8. Announce Everything
Get in the habit of announcing everything about you and your business and doing press releases. Here are some examples:
• If you move offices
• If you hire a new vice president
• If you launch a new marketing campaign
• If you’re nominated for an award
Be sure to include interesting visuals with your press release. My hotel company moved offices in December 2013. We asked Santa Claus to attend the grand opening party at the new office. Why? Because we used this picture in our press release. We knew that with this photo, very fitting for December, a publication would print this over any other office opening. (See this online article about the relocation.)
It’s pretty simple to write press releases and there are many articles and online resources to show you how. If you want a shot in the publicity arm, hire a good public relations firm to help with press releases (and even with strategy #7, award nominations). It’s an investment, and one that can pay off with a powerful and attractive personal brand.

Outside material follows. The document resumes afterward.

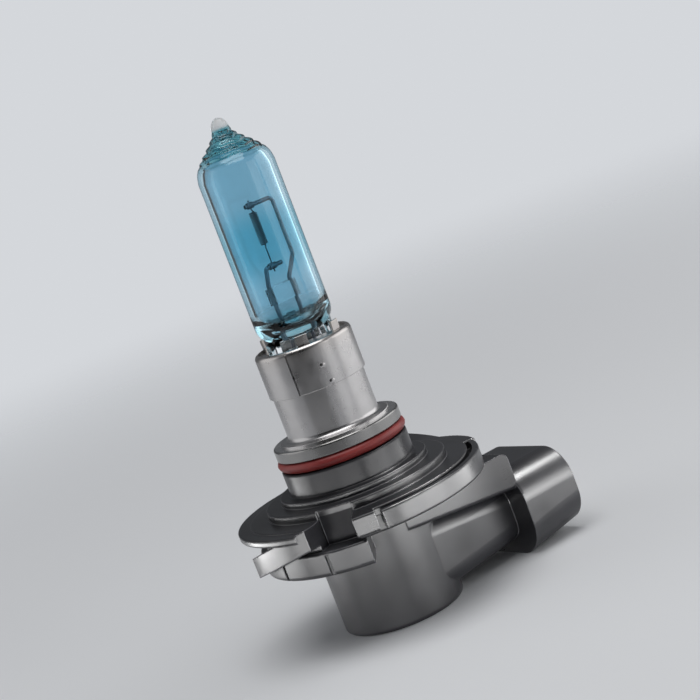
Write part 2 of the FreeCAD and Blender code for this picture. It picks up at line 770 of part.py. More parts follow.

And a really great benefit is this: each strategy leads to another; they build on each other.
Years ago in the late 1990s, my hometown newspaper wrote about a leadership award that I won. How did they write about it? Our PR person sent them a press release. The article mentioned my veteran status, which led to me receiving Vetrepreneur of the Year. The producers of the CNBC show, The Big Idea with Donny Deutsch saw that, and they were doing a show called “from battlefield to the boardroom.” So they called and asked me to be on the show. It was Donny Deutsch who first said “hey, you need to make your FLASHPOINTS into a book”.
Then other media hits happened, and the editor of a lodging magazine wrote a story about me. From that (and a great reputation, in concert with referrals from other industry luminaries) we ended up getting the Hotel Impossible gig on The Travel Channel. From Hotel Impossible, our hotel management company signed three new hotels in a matter of months because the owners and investors of these hotels saw the shows and thought that there must be something to this guy and the company he’s built.
All of these elements are connected, but YOU have to connect the dots.